Opining in this week’s example were Jon Shamah, chair of the European digital identity think tank EEMA; Husayn Kassai, CEO of identity verification vendor Onfido; and John Erik Setsaas, a vice president with digital ID firm Signicat.

The panel is optimistic about what a digital ID system could do for individual countries or even the global economy, including a platform that would largely automate the task of finding a qualified and trustworthy local babysitter or that would make voting systems more failsafe.

All agreed that digital ID setup and maintenance had to be centered on the individual, not a company or government. Businesses are motivated by profit, and governments typically move too slowly and act with budget-restricted competence.

Theirs is not a robust optimism, however.

“I have a worry that we’re starting to see now a situation where the issues we are discussing are becoming more and more urgent,” said Shamah, adding that “2030 might be too late” to address “some fundamentals” needed to create the systems.

For instance, issuing digital IDs and expecting individuals to take care of their affairs themselves assumes a lot. It is not realistic, the panel agreed, to think that the necessary numbers of people in, say, the United States would be capable of or even interested in making sure their rights and permissions were appropriate over time.
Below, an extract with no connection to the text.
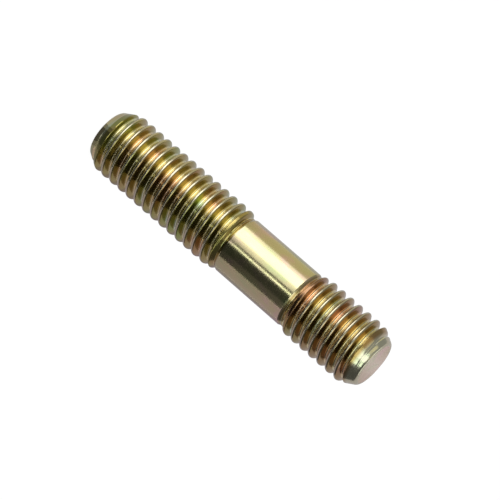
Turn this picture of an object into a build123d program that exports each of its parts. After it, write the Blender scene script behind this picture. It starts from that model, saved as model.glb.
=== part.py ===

Remarkably, many people still have rudimentary password hygiene, stumble into fairly obvious online and phone scams and recycle unread information about their retirement investment accounts.

It was not like the panel was being high-handed. Shamah said he himself is “petrified” at the thought of having to manage his own digital ID.

Better to have individuals onboard using an app and have the company or organization behind the service manage things, he said. Of course, if individuals could trust anyone to do this work for them, they would still have to be motivated enough to research potential partners.

Kassai said that in a successful system, individuals would not be isolated in the process even in a consumer-driven scenario. He said multiple private and public organizations could find profitable and leadership roles that the market would require.

Indeed, said Setsaas, Big Tech is in the position to make this happen, and governments are in the position to set system policies and restrictions.

Shamah said someone needs to “remove the fear of flying” among individuals, alluding to how a lack of knowledge can make a technology appear more risky than it is.

He said that he is confident that a fraudulent charge on his credit account will be addressed and money returned. In the same way, people need to assume that if a problem involving their digital ID comes up or if changes need to be made, that help will be a phone call away.

Of course, they will need to have that faith on the front end, before investments are made and systems are lit up.